The fact that the objection to this testimony was general, and the decisions of this court to the effect that such an objection is unavailing when it fails to suggest the true reason for it (Minchen v. Hart, 72 Fed. 294, 18 C. C. A. 570; Eli Min. & Land Co. v. Carleton, 108 Fed. 24, 47 C. C. A. 166; Shandrew v. Chicago, St. P. M. & O. Ry. Co. [C. C. A.] 142 Fed. 320; Davidson Steamship Co. v. U. S. [C. C. A.] 142 Fed. 315), have not escaped attention. But the rule of the Supreme Court and of this court is not that the general objection is never sufficient, but that it is insufficient in cases in which it fails to suggest to court and counsel the real ground of the objection. The objection that evidence is incompetent, irrelevant, and immaterial is sufficient when the reason for the objection is readily discernible, and when it is not so it is insufficient. Sparf v. U. S., 156 U. S. 51, 57, 15 Sup. Ct. 273, 39 L. Ed. 343; People v. Beach, 87 N. Y. 508, 513; Burlington Ins. Co. v. Miller, 8 C. C. A. 612, 614, 60 Fed. 254, 256; Guaranty Co. v. Phenix Ins.

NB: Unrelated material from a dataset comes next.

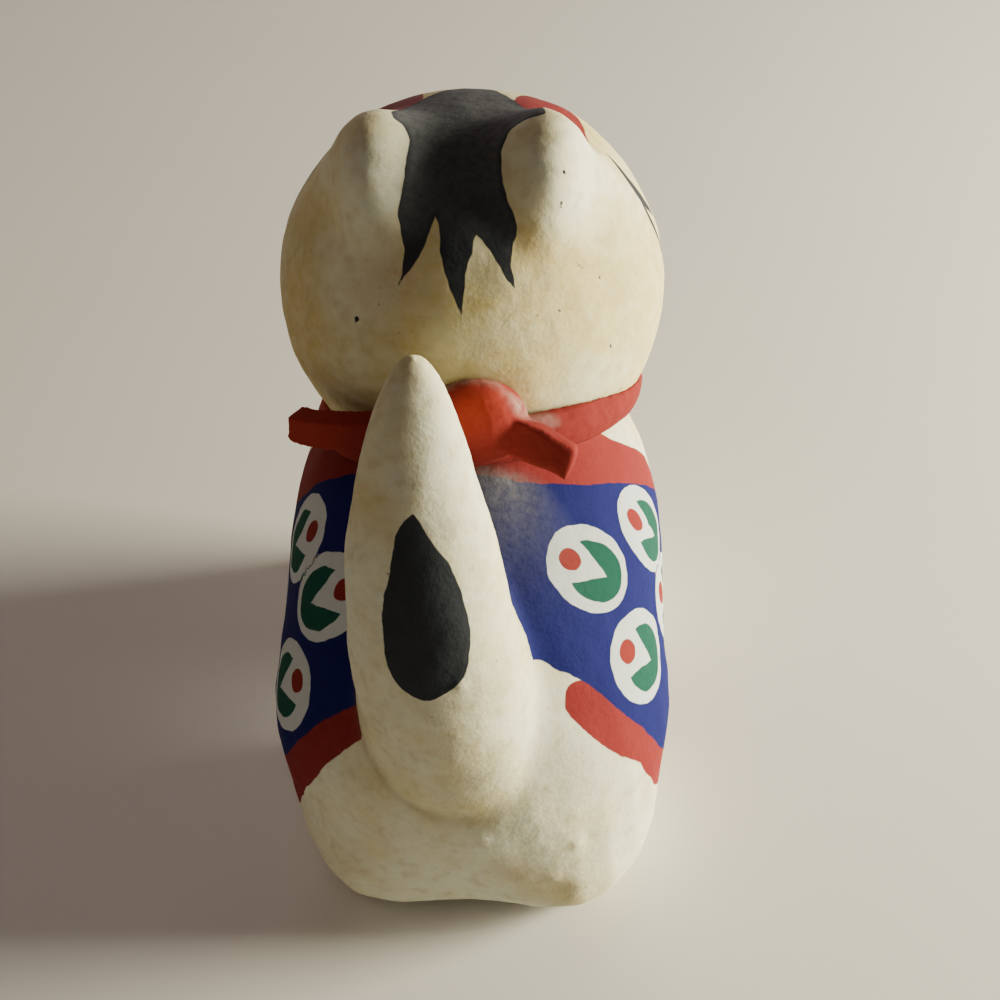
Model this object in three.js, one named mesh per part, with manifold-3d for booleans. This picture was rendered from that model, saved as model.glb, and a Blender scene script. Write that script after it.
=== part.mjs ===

Co., 124 Fed. 170, 175, 59 C. C. A. 376, 381.

Where evidence has no relevancy or materiality to the issues in the case, no specification or elaboration of reasons for its rejection can more clearly or emphatically call this fact to the attention of court or counsel than the fitting objection that it is irrelevant and immaterial. The evidence of bankers about the method of payment of a draft in banking institutions could not have been material or relevant under any view of this case, and the general objection to its admission was ample to suggest this fact. The judgments of the courts below must be reversed, and the case must be remanded to the District Court with instructions to grant a new trial; and it is so ordered.